PROVIDED DATA –
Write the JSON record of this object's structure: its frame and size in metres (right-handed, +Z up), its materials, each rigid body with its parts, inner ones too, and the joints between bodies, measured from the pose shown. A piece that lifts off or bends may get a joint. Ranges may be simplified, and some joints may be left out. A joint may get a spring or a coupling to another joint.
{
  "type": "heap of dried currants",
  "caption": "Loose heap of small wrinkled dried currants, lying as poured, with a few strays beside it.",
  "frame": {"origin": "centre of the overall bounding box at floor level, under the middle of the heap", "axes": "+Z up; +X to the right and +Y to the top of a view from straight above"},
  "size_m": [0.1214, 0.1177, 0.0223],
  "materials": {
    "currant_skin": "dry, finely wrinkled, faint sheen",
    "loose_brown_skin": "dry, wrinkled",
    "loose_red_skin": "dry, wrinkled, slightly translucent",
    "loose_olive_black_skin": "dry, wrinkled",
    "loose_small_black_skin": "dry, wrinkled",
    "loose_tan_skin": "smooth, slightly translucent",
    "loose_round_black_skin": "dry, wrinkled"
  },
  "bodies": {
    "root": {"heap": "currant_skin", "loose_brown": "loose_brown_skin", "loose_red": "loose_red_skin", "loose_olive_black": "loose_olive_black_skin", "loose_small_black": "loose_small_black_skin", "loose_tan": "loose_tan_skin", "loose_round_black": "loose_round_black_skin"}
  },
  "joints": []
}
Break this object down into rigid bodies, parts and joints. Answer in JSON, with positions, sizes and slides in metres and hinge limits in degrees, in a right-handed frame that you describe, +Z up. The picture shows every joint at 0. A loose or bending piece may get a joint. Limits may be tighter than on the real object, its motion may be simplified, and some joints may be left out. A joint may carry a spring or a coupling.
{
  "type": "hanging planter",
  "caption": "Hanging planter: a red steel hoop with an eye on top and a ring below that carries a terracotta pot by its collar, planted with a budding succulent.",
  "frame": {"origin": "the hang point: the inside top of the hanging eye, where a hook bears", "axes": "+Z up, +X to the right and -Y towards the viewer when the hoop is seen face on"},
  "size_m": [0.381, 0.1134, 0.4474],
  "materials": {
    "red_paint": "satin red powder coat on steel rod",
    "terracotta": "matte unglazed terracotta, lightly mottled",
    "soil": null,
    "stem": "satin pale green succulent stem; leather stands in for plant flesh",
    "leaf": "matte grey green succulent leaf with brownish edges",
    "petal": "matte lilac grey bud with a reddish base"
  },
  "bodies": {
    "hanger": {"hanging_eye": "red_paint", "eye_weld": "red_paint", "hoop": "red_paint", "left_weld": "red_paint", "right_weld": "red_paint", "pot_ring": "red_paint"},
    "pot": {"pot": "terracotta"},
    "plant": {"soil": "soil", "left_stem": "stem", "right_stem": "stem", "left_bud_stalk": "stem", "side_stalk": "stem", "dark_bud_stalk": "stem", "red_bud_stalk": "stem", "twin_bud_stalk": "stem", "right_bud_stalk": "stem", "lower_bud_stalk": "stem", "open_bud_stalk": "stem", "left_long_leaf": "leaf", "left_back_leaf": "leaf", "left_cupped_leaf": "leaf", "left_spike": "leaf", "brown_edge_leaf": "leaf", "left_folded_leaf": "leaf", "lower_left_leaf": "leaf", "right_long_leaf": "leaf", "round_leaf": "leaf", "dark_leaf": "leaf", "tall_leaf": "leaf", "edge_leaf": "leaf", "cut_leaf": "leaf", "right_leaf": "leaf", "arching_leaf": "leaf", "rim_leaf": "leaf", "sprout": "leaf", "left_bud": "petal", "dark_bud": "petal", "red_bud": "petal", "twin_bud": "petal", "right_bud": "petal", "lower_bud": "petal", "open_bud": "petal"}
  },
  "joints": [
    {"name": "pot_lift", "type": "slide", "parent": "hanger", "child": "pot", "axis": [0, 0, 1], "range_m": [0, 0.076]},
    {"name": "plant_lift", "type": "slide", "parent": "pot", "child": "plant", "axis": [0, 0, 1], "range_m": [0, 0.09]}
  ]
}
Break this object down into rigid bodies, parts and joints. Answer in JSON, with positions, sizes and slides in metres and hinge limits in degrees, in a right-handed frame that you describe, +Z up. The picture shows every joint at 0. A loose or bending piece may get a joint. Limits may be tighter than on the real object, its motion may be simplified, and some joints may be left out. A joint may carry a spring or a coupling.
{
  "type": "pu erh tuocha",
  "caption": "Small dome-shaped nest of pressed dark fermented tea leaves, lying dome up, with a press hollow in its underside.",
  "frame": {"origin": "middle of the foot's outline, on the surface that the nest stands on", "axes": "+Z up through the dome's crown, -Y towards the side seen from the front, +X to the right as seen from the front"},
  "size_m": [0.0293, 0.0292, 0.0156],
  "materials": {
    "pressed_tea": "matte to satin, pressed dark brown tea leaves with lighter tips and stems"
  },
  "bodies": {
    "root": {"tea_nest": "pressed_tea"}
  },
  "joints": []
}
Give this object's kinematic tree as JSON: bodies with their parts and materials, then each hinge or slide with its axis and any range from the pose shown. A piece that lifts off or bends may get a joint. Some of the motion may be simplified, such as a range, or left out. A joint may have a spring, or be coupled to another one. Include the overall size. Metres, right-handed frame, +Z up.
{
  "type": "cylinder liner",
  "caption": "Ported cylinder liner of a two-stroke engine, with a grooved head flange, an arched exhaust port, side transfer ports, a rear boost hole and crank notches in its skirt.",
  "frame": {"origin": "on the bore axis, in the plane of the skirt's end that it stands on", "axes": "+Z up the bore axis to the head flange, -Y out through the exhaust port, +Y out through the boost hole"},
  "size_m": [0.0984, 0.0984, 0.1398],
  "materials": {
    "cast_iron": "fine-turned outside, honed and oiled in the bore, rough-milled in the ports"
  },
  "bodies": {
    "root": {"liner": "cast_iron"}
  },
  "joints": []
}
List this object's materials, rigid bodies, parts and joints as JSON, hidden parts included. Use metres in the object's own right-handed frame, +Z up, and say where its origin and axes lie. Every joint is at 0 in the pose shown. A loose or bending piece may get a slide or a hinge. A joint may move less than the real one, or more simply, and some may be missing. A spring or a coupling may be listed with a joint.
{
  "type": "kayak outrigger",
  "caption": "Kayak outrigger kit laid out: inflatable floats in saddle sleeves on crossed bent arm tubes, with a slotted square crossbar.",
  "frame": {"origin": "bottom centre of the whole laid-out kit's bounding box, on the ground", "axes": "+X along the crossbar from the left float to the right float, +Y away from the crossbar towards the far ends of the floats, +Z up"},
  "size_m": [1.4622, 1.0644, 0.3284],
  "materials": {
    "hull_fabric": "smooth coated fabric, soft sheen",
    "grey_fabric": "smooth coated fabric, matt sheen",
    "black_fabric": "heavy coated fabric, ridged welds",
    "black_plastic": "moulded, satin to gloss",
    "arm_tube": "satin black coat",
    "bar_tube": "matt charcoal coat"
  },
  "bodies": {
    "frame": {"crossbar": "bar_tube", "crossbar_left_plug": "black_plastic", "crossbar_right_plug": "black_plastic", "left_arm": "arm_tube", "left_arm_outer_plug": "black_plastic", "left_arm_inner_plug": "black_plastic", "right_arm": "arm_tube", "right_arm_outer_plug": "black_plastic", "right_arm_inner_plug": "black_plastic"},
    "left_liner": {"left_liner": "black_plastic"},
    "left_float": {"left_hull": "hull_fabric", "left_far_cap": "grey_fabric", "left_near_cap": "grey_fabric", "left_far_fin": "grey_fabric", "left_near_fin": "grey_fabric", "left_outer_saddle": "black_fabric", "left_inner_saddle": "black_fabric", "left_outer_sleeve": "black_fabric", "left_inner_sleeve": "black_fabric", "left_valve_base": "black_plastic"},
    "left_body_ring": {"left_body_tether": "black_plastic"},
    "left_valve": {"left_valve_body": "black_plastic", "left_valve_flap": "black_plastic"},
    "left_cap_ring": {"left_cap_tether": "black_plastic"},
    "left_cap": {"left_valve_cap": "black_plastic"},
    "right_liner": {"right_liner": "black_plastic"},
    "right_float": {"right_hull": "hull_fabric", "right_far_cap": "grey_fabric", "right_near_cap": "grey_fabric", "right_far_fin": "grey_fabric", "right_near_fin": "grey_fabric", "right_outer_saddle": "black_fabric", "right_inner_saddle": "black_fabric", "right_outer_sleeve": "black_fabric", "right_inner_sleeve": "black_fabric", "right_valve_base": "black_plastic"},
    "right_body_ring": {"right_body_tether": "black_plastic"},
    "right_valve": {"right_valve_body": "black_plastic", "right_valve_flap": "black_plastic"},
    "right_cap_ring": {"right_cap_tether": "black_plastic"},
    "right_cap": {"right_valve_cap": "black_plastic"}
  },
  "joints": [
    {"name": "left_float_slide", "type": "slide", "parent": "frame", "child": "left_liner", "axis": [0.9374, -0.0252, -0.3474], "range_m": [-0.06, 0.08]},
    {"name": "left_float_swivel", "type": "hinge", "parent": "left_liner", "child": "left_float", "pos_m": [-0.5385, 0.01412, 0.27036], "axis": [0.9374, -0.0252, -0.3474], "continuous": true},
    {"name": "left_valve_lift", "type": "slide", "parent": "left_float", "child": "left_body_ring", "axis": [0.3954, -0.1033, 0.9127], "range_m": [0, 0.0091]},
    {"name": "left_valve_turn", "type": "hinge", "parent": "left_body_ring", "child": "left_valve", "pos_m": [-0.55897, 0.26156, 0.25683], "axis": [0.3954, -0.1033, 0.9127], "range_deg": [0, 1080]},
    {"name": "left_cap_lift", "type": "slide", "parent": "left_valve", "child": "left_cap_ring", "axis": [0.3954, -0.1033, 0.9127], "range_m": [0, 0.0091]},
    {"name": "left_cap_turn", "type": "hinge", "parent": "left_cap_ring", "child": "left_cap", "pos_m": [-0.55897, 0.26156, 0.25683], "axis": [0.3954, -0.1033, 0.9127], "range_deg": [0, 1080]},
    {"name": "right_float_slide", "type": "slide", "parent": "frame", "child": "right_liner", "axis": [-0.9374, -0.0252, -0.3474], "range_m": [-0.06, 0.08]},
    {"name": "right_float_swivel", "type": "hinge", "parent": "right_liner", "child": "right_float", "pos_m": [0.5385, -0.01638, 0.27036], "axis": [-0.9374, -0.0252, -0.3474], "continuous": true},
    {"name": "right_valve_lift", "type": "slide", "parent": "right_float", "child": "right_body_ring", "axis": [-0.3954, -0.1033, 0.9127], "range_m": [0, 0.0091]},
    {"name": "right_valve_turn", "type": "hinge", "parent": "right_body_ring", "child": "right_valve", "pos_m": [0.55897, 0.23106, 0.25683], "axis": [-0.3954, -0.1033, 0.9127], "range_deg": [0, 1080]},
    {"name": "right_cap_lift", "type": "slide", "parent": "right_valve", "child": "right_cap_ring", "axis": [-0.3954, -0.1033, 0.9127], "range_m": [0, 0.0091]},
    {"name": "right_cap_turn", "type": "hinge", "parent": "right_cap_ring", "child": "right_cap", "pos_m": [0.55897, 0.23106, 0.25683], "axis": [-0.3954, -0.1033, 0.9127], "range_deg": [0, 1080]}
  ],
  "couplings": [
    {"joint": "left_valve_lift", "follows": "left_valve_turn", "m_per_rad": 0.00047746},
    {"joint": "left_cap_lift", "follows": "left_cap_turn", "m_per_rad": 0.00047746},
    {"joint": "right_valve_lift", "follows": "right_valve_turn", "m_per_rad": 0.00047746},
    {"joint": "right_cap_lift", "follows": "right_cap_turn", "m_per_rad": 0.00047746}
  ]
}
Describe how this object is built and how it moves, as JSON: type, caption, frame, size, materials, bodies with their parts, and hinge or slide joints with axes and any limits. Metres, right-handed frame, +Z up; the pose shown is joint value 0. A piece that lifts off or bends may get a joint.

REQUIREMENT – Go through the records and pull out each line that includes the word "overall".

EXERCISE SOLUTION –
  "frame": {"origin": "centre of the overall bounding box at floor level, under the middle of the heap", "axes": "+Z up; +X to the right and +Y to the top of a view from straight above"},
Give this object's kinematic tree as JSON: bodies with their parts and materials, then each hinge or slide with its axis and any range from the pose shown. A piece that lifts off or bends may get a joint. Some of the motion may be simplified, such as a range, or left out. A joint may have a spring, or be coupled to another one. Include the overall size. Metres, right-handed frame, +Z up.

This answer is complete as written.